Diese Menschen hat Jesus gesehen. Er hat sie nicht übersehen. Beten wir doch um solche Augen, wie Jesus sie hatte, damit wir solche Menschen auch sehen. Wir können ihnen vielleicht nicht helfen. Aber es hilft ja oft schon, wenn sie merken, dass sie wahrgenommen werden und man ihnen zuhört.

Es ist nicht egal, wie wir leben. Denn unser Leben hat ein Ziel. Das ist die Ewigkeit bei Gott. Unter anderen Bedingungen, in einer anderen Dimension, aber als die gleiche Person werden wir weiterleben.

Und dann werden wir vor Gott stehen. Dann stehen wir vor unserem Richter. Im Neuen Testament steht der Satz: "Jeder von uns, jeder Mensch muss einmal sterben und kommt danach vor Gottes Gericht." (Hebräer 9,27) Und bei unserem heutigen Predigttext steht, ich lese die Worte einmal nach einer modernen Übersetzung vor: "Es kommt nur darauf an, alles zu tun, was Gott gefällt. Denn einmal werden wir uns alle vor Jesus Christus als unserem Richter verantworten müssen."

Gott hat uns dieses Leben gegeben. Es ist sein Leben, nicht unser Leben. Und er wird uns einmal fragen, was wir mit seinem Geschenk gemacht haben. Ob wir unser Leben nur nach unseren Interessen gestaltet haben oder ob wir uns nach seinem Willen gerichtet haben.

Es findet also einmal eine Art Prozess gegen uns statt. Je nachdem, wie das Ergebnis der Beweisaufnahme sein wird, wird auch das Urteil ausfallen: Freispruch oder Verurteilung.

Es ist nicht egal, wie wir leben. Alles, was wir denken, reden, tun oder nicht tun, hat einmal seine Folgen. Eigentlich ist uns doch allen klar: Alles hat Konsequenzen.
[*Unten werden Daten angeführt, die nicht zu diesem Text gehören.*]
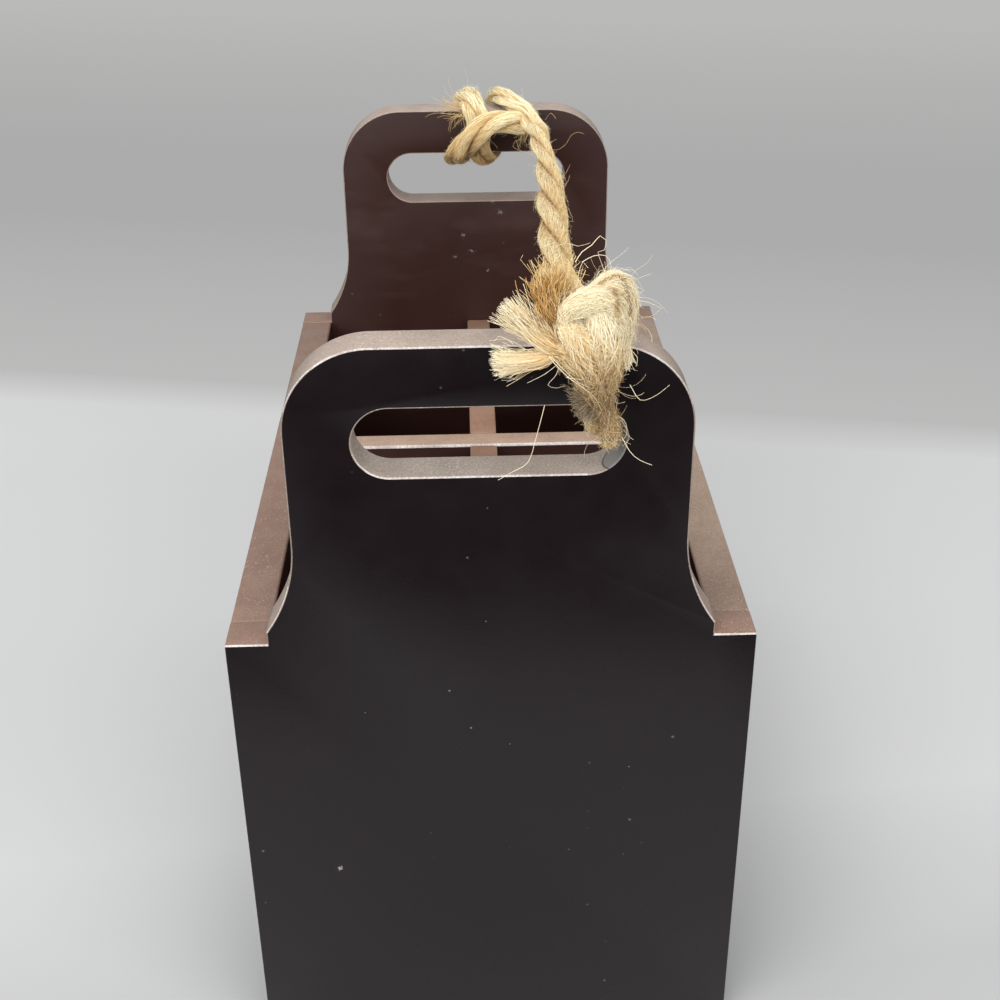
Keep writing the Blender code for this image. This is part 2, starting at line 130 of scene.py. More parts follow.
# %% [markdown]
# ## Small helpers for materials
#
# A material is a graph of nodes. Adding each node and link by hand takes many lines, so one helper
# makes a node, sets it and links it, and the others make the few kinds that come up often.

# %% Node helpers
def node(tree, kind, inputs=None, **settings):
    """A new shader node. inputs maps a socket to a value, or to another node's output."""
    made = tree.nodes.new("ShaderNode" + kind)
    for name, value in settings.items():
        setattr(made, name, value)
    for name, value in (inputs or {}).items():
        if isinstance(value, bpy.types.NodeSocket):
            tree.links.new(value, made.inputs[name])
        else:
            made.inputs[name].default_value = value
    return made


def new_finish(name, roughness, **constants):
    """A material with its node tree and Principled shader."""
    made = bpy.data.materials.new(name)
    made.use_nodes = True
    shader = made.node_tree.nodes["Principled BSDF"]
    shader.inputs["Roughness"].default_value = roughness
    for socket, value in constants.items():
        shader.inputs[socket.replace("_", " ")].default_value = value
    return made, made.node_tree, shader


def object_place(tree, scale=(1.0, 1.0, 1.0)):
    """Places on the piece itself, stretched by a Mapping node."""
    place = node(tree, "TexCoord").outputs["Object"]
    return node(tree, "Mapping", {"Vector": place, "Scale": scale}).outputs["Vector"]


def noise(tree, place, size, detail=2.0):
    """Smooth noise with features of that size in metres."""
    inputs = {"Vector": place, "Scale": 1.0 / size, "Detail": detail}
    return node(tree, "TexNoise", inputs).outputs["Fac"]


def cells(tree, place, per_metre):
    """Random cells: how far each place is from its cell's middle, and three random numbers."""
    made = node(tree, "TexVoronoi", {"Vector": place, "Scale": per_metre})
    chances = node(tree, "SeparateColor", {0: made.outputs["Color"]})
    return made.outputs["Distance"], chances.outputs


def ramp(tree, value, low, high, start=0.0, end=1.0):
    """Maps value from low..high to start..end, and stops at both."""
    return node(tree, "MapRange", {0: value, 1: low, 2: high, 3: start, 4: end}).outputs[0]


def mix(tree, share, first, second):
    """A colour between two, each a triple or another node's output."""
    first, second = ((*c, 1.0) if isinstance(c, tuple) else c for c in (first, second))
    return node(tree, "Mix", {0: share, 6: first, 7: second}, data_type="RGBA").outputs[2]


def calc(tree, operation, first, second=0.0):
    """One step of arithmetic."""
    return node(tree, "Math", {0: first, 1: second}, operation=operation).outputs[0]


def times(tree, first, second):
    return calc(tree, "MULTIPLY", first, second)


def axis_of(tree, vector, axis):
    """One of a vector's three numbers."""
    return node(tree, "SeparateXYZ", {0: vector}).outputs[axis]


def distance(tree, place, point):
    """How far each place is from a point."""
    inputs = {0: place, 1: point}
    return node(tree, "VectorMath", inputs, operation="DISTANCE").outputs["Value"]


def add_bump(tree, shader, height, strength, depth):
    """Relief of that depth in metres, which only the light sees."""
    bump = node(tree, "Bump", {"Height": height, "Strength": strength, "Distance": depth})
    tree.links.new(bump.outputs[0], shader.inputs["Normal"])


print("node helpers ready")

# %% [markdown]
# ## Floor and light
#
# The box stands on a pale sheet in front of a greyer ground. One large floor does for both: its
# colour goes from pale to grey over a few centimetres, so no horizon has a hard edge. It is part of
# the stage. The sheet's colour has painted light in it: it is paler towards the back and around the
# box, and a painted shade makes it darker towards the front.

# %% Floor
SHEET = (0.635, 0.640, 0.640)
# Painted light: the sheet is paler towards the back and in a patch around the box. Painted shade: it
# is darker towards the front.
LIT_FAR_SHEET = (0.740, 0.745, 0.745)
LIT_PATCH_SHEET = (0.760, 0.765, 0.765)
SHADE_FRONT_SHEET = (0.535, 0.540, 0.540)
BEYOND = (0.030, 0.030, 0.030)
GROUND_NEAR = (0.495, 0.495, 0.492)
GROUND_DIM = (0.408, 0.410, 0.408)
GROUND_FAR = (0.490, 0.488, 0.480)
FLOOR_HALF = 4.0
SHEET_BACK = 0.349           # Y of the sheet's far edge at X = 0
SHEET_SKEW = 0.19            # how much nearer that edge comes for each metre to the right
SHEET_FRONT = 0.37
SHEET_SIDE = 0.60

floor_form = bmesh.new()
bmesh.ops.create_grid(floor_form, x_segments=1, y_segments=1, size=FLOOR_HALF)
floor = placed("floor", mesh_from_form("floor", floor_form))

floor_paint, tree, shader = new_finish("floor_paint", 0.9, Specular_IOR_Level=0.1)
place = node(tree, "TexCoord").outputs["Object"]
x, y = (axis_of(tree, place, axis) for axis in "XY")
behind = calc(tree, "SUBTRACT", calc(tree, "ADD", y, times(tree, x, SHEET_SKEW)), SHEET_BACK)
before = calc(tree, "SUBTRACT", times(tree, y, -1.0), SHEET_FRONT)
beside = calc(tree, "SUBTRACT", calc(tree, "ABSOLUTE", x), SHEET_SIDE)
past = calc(tree, "MAXIMUM", calc(tree, "MAXIMUM", behind, before), beside)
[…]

Wer in der Schule nichts lernt, fällt durch. Wer seine Arbeit nicht tut, wird entlassen. Und wer sein Leben ohne Gott und ohne nach seinen Willen zu fragen, führt, kommt einmal nicht zu ihm und sein Reich.

Das Ende so eines Lebens ist eine Ewigkeit ohne Gott. Das nennt die Bibel Hölle. Ja, zum Schluss muss auch davon geredet werden. Nicht um Menschen Angst einzujagen, sondern um die Konsequenz eines Lebens ohne Gott zu nennen, so wie es Jesus und die Apostel an vielen Stellen der Bibel auch taten.

Alles Unrecht, das Menschen getan haben, kommt einmal auf den Tisch. Das hat auch etwas Beruhigendes an sich. Die Massenmörder, Vergewaltiger, Folterknechte und Kinderschänder kommen nicht ungeschoren davon. Auch wenn sie nicht vor ein irdisches Gericht gestellt werden, so kommen sie doch einmal vor das himmlische.

Wie ist das mit uns, wenn wir einmal vor dem Richterstuhl Gottes stehen? Da kann uns mulmig werden. Wir haben ja auch nicht so gelebt, wie Gott es von uns erwarten kann. Aber wir dürfen wissen: Dieser Richter ist gleichzeitig unser Freund und Fürsprecher. Wer sich im Glauben an Jesus gewissermaßen hinhängt, den stößt er nicht von sich, den schüttelt er nicht wie eine lästige Fliege ab. Sondern er tritt wie ein guter Anwalt bei Gott für uns ein. Luther stellt sich vor, dass Jesus dann so mit seinem Vater redet:

„Dieses Anhängsel muss auch durch. Es hat zwar nichts gehalten und alle deine Gebote übertreten, Vater, aber er hängt sich an mich. Was will's! Ich starb auch für ihn. Lass ihn durchschlupfen.“ So wie Luther es ausdrückt, möchte ich auch glauben.